I think it is reasonable to start a function that is meant to never
have false negatives pessimistic and return "might match" from it
when in doubt.

Thanks.


Re: [PATCH] ls-files: add pathspec matching for submodules

2016-09-19 Thread Brandon Williams
On Mon, Sep 19, 2016 at 10:00 AM, Junio C Hamano  wrote:
>
> I think you were clear enough.
>
> Don't read everything other people say in their reviews as pointing
> out issues.  Often trying to rephrase what they read in the code in
> their own words is a good way to make sure the reviewers and the
> original author are on the same page.  The above was one of these
> cases.

That makes sense, I'll be sure to remember that!


>
 + if (prefix > 0) {
 + if (ps_strncmp(item, pattern, string, prefix))
 + return WM_NOMATCH;
>>>
>>> This says: when we have a set prefix that must literally match, and
>>> that part does not match what we have, it cannot possibly match.
>>>
>>> Is that correct?  What do we have in "name" and "item" at this
>>> point?  We disable the common-prefix optimization, so we do not have
>>> to worry about a pathspec with two elements "sub/dir1/*" and "sub/dir2/*"
>>> giving you "sub/dir" as the common prefix, when you are wondering if
>>> it is worth descending into "sub/" without knowing what it contains.
>>> Is that what guarantees why this part is correct?
>>
>> I adopted this structure from another part of the code.  The caller
>> uses a field in
>> the pathspec item which indicates the location of the first wildcard 
>> character.
>> So the prefix (everything prior to the wildcard char) must match
>> literally before
>> we drop into a more expensive wildmatch function.
>
> "Another part of the code" is about tree walking, right?  Weren't
> you saying that part of the code may be buggy or something earlier
> (e.g. pathspec "su?/" vs entry "sub")?

I was refering to the logic that is used to do normal pathspec checking:
'match_pathspec' and the functions it calls, in particular
git_fnmatch.  And the bug I
pointed out before, I believe is due to how the wildmatch function
works.  It requires
that the pattern and the string being compared must match exactly (in
length as well).
The "su?/" case would drop into wildmatch funciton and wouldn't match
against any file
in the directory "sub/file1" for example, because it doesn't exactly
match "su?/".  In the
case of "sub" there is logic prior to the wildmatch function call
which would classify it a
match and return before descending into wildmatch.

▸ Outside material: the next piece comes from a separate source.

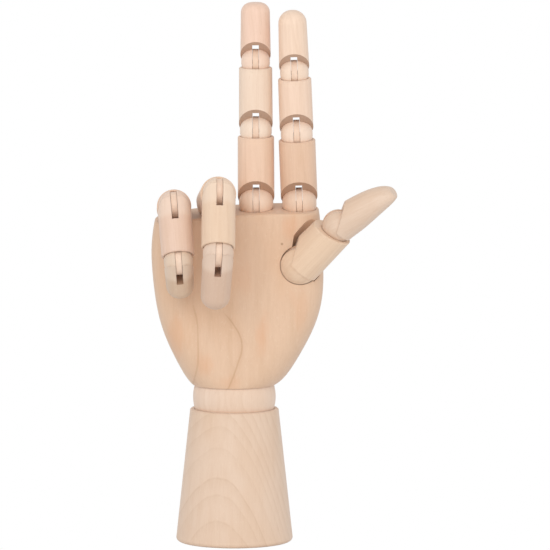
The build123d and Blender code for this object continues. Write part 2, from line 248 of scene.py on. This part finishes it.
def maple_group():
    """Maple in a piece's own frame: growth rings, fibres, pores, flecks, warm patches, end grain darkened with painted
    shade on ledges, and painted light on the foot.
    """
    tree, given, made = node_group(
        "maple",
        (
            ("Vector", "Vector"),
            ("Seed", "Vector"),
            ("Normal", "Vector"),
            ("Tone", "Color"),
            ("Grain Tone", "Color"),
            ("Patch Tone", "Color"),
            ("Ring Spacing", "Float"),
            ("Ring Strength", "Float"),
            ("Wander", "Float"),
            ("Ledge Grain And Shade Strength", "Float"),
            ("Foot Painted Light", "Float"),
            ("Fibre Strength", "Float"),
            ("Pore Strength", "Float"),
            ("Patch Strength", "Float"),
        ),
        (("Color", "Color"), ("Roughness", "Float"), ("Height", "Float")),
    )
    place = vector_maths(tree, "ADD", given["Vector"], given["Seed"])
    x, y, along = parts_of(tree, place)
    wander = centred(tree, noise(tree, place, WANDER_STRETCH, 1.5), given["Wander"])
    across = plus(tree, x, wander)
    deep = plus(tree, y, wander)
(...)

> Again, what do we have in "name" and "item" at this point?  If we
> have a submodule at "sub/" and we are checking a pathspec element
> "sub/dir1/*", what is the non-wildcard part of the pathspec and what
> is the "string"?  Aren't then "sub/dir1/" and "sub/" respectively,
> which would not pass ps_strncmp() and produce a (false) negative?

item will be the pathspec_item struct that we are trying to match against.
name will be the file we are trying to match, which should already have the
'prefix' cut off (this is the prefix that is used as an optimization
in the common
case, which isn't used in the submodule case).  The 'prefix' in this function's
context is the part of the pattern prior to the first wildcard character. which
we can do a literal comparison on before descending into the wildmatch function.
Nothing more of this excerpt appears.